Take the material and output all of it exactly.

Dataset extract >>

— Begin —

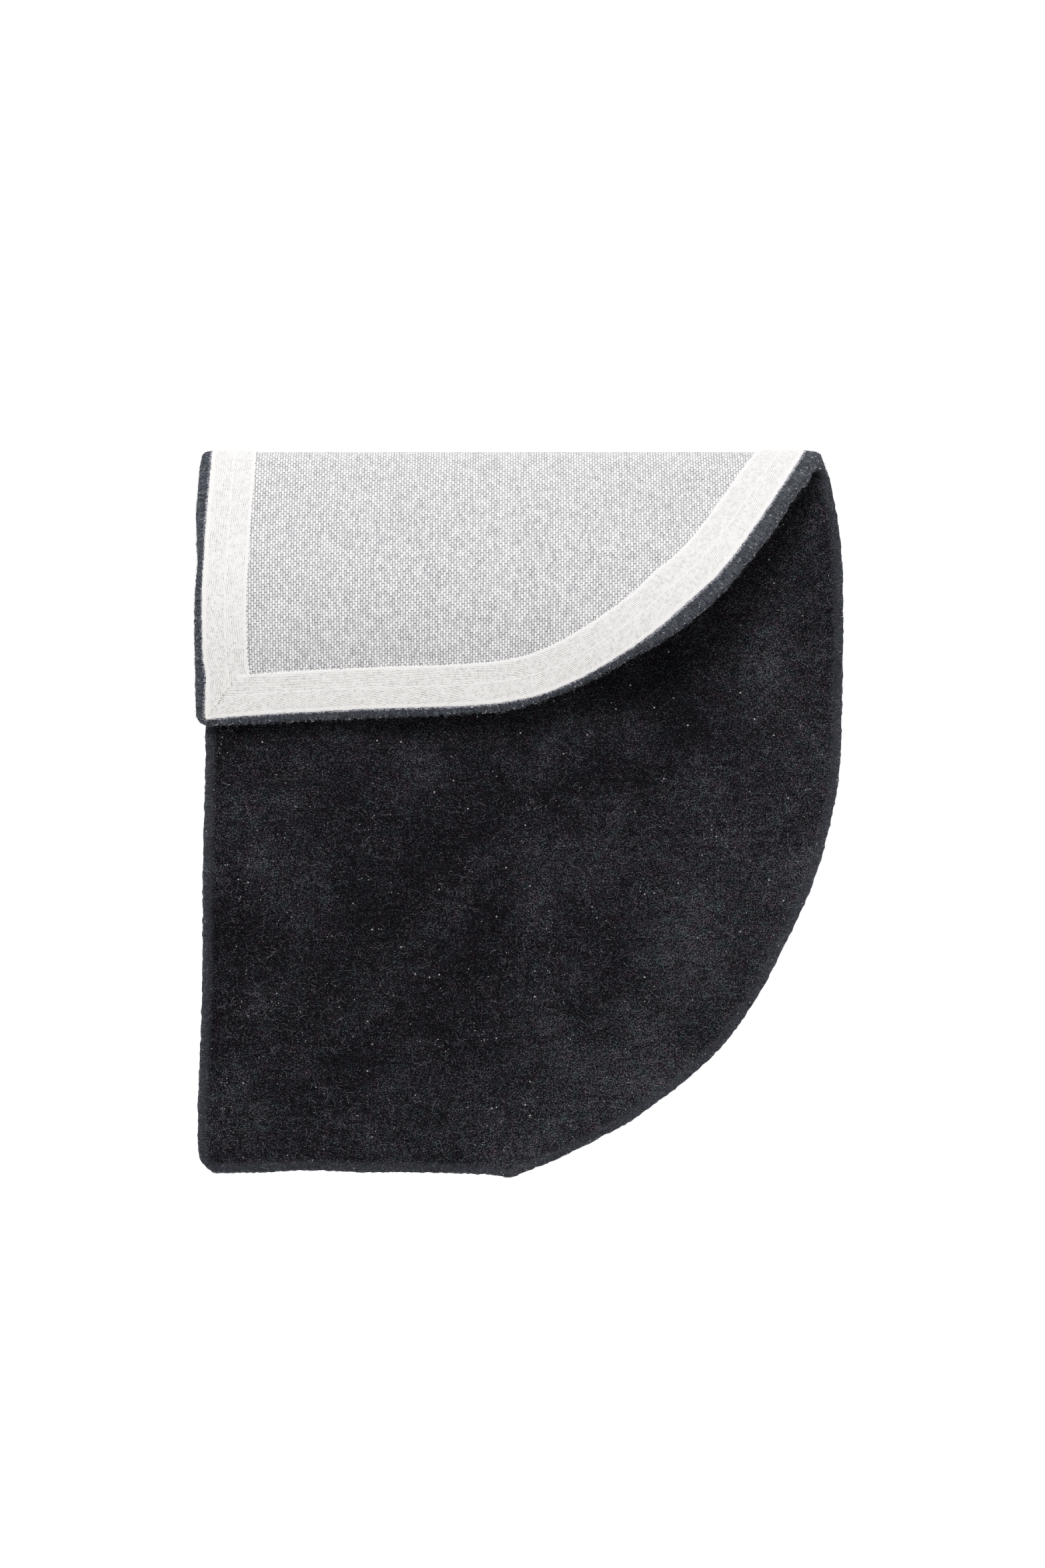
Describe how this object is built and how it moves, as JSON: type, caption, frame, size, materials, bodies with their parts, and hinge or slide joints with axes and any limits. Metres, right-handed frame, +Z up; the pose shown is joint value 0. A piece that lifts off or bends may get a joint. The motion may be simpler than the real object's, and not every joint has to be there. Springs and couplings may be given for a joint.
{
  "type": "doormat",
  "caption": "D-shaped tufted wool doormat, canvas back bound with herringbone tape, lying pile up with its far end folded over.",
  "frame": {"origin": "centre of the bounding box, at the level of the floor that the mat lies on", "axes": "+X from the straight side to the rounded side, +Y from the lying end to the fold, +Z up"},
  "size_m": [0.5, 0.563, 0.0825],
  "materials": {
    "wool_pile": "dense black cut wool pile, matt, with a few pale fibres",
    "canvas": "coarse plain-weave off-white cotton canvas, matt",
    "binding_tape": "ivory cotton herringbone tape, matt"
  },
  "bodies": {
    "root": {"pile": "wool_pile", "backing_canvas": "canvas", "tape_side": "binding_tape", "tape_rim": "binding_tape"}
  },
  "joints": []
}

— End —

Solution >>
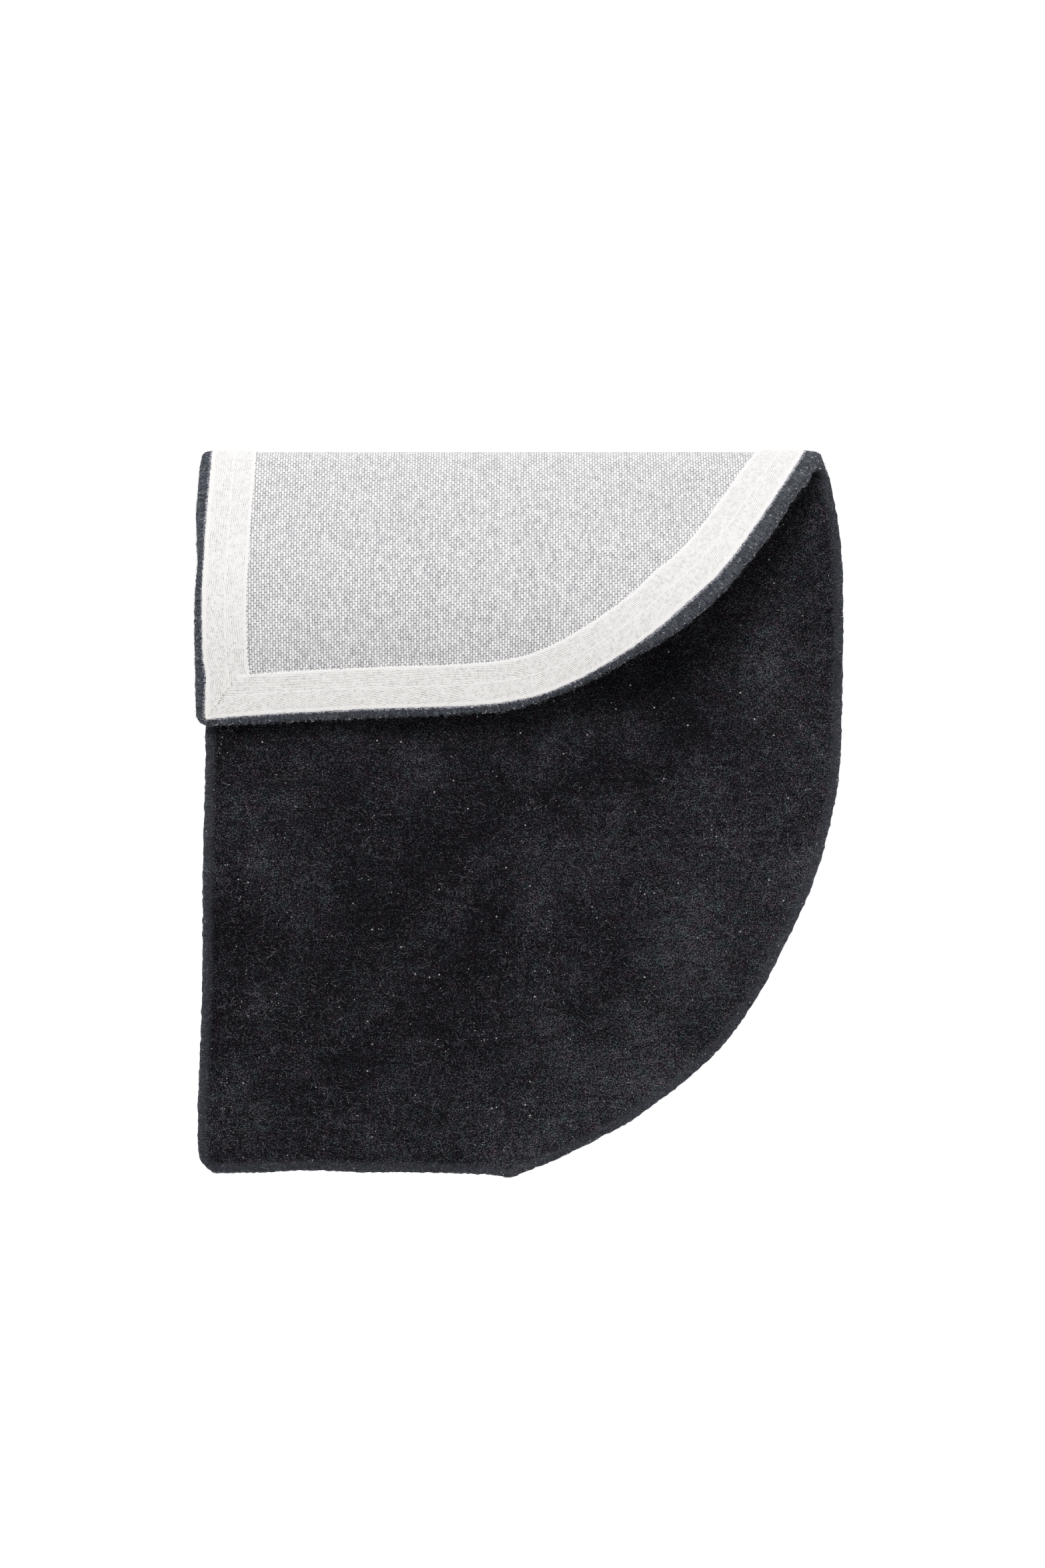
Describe how this object is built and how it moves, as JSON: type, caption, frame, size, materials, bodies with their parts, and hinge or slide joints with axes and any limits. Metres, right-handed frame, +Z up; the pose shown is joint value 0. A piece that lifts off or bends may get a joint. The motion may be simpler than the real object's, and not every joint has to be there. Springs and couplings may be given for a joint.
{
  "type": "doormat",
  "caption": "D-shaped tufted wool doormat, canvas back bound with herringbone tape, lying pile up with its far end folded over.",
  "frame": {"origin": "centre of the bounding box, at the level of the floor that the mat lies on", "axes": "+X from the straight side to the rounded side, +Y from the lying end to the fold, +Z up"},
  "size_m": [0.5, 0.563, 0.0825],
  "materials": {
    "wool_pile": "dense black cut wool pile, matt, with a few pale fibres",
    "canvas": "coarse plain-weave off-white cotton canvas, matt",
    "binding_tape": "ivory cotton herringbone tape, matt"
  },
  "bodies": {
    "root": {"pile": "wool_pile", "backing_canvas": "canvas", "tape_side": "binding_tape", "tape_rim": "binding_tape"}
  },
  "joints": []
}